Since moving back to California, I’ve had the opportunity to return to the East coast periodically. A lot of the pieces featured in this residency are from a work study I did in North Carolina at a school called Penland. The potters surrounding the community are digging their own clay, mixing their own glazes, just going beyond the first step of being inspired by your environment and portraying it to really understanding your relationship to it and understanding every time you’re taking from it or giving to it. Going one step deeper from making work about your environment to making work with it. If I know there’s a way to do things more responsibly now it would be silly for me not to try my best to take that away from what I learned.

 

 

 

 

 

 

 

 

 

 

 

 

 

What distracts you? How do you remain centered?

Hmm, devices. Something I have been doing is making sure that I take breaks. I’m not the most organized person but I do love a to-do list or planner, crossing out tasks and having a clean agenda. If I don’t schedule in breaks, you know designated mind wandering time every couple of hours (especially during quarantine), then my mind will do that when I need it to be tethered or focused the most. I try to take into account everything that factors into feeling good - physical and spiritual nourishment, etc.

 

 

 

Toshiko Takaezu, 1974. Photographer unknown. Toshiko Takaezu papers. Archives of American Art, Smithsonian Institution.

 

 

 

 

Do you have personal practices for living or well-being that create a reduced environmental impact or are zero waste?

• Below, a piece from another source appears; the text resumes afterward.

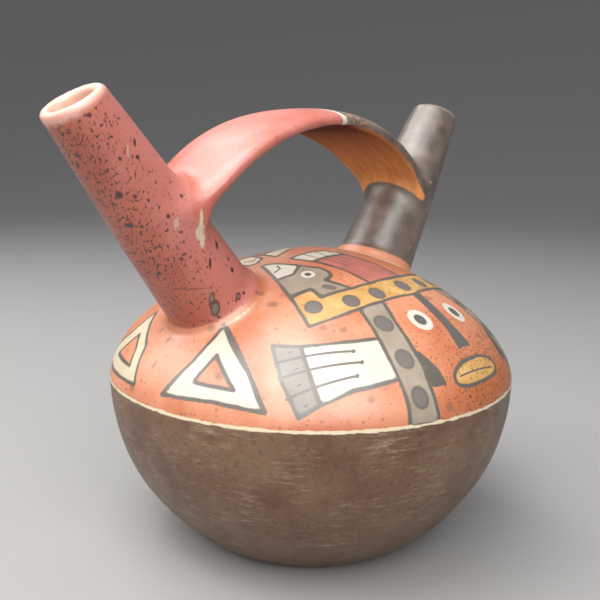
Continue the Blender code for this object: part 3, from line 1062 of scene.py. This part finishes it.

I personally think choosing a few everyday changes at a time to really stick with helps with the overwhelming feeling of responsibility as a consumer.
 I hang dry clothes and linens when possible. My roommate and I use microfiber rags instead of paper towels. I make my own green juice and raw crackers with a blender and dehydrator.

 

 

 

 

On looking forward to creation in the future...

Something I’ve missed is practicing yoga and movement in studio space. Even though the home practice has been interesting and cool in a lot of ways I really miss the people I practice with. I would love to just practice at the park with friends.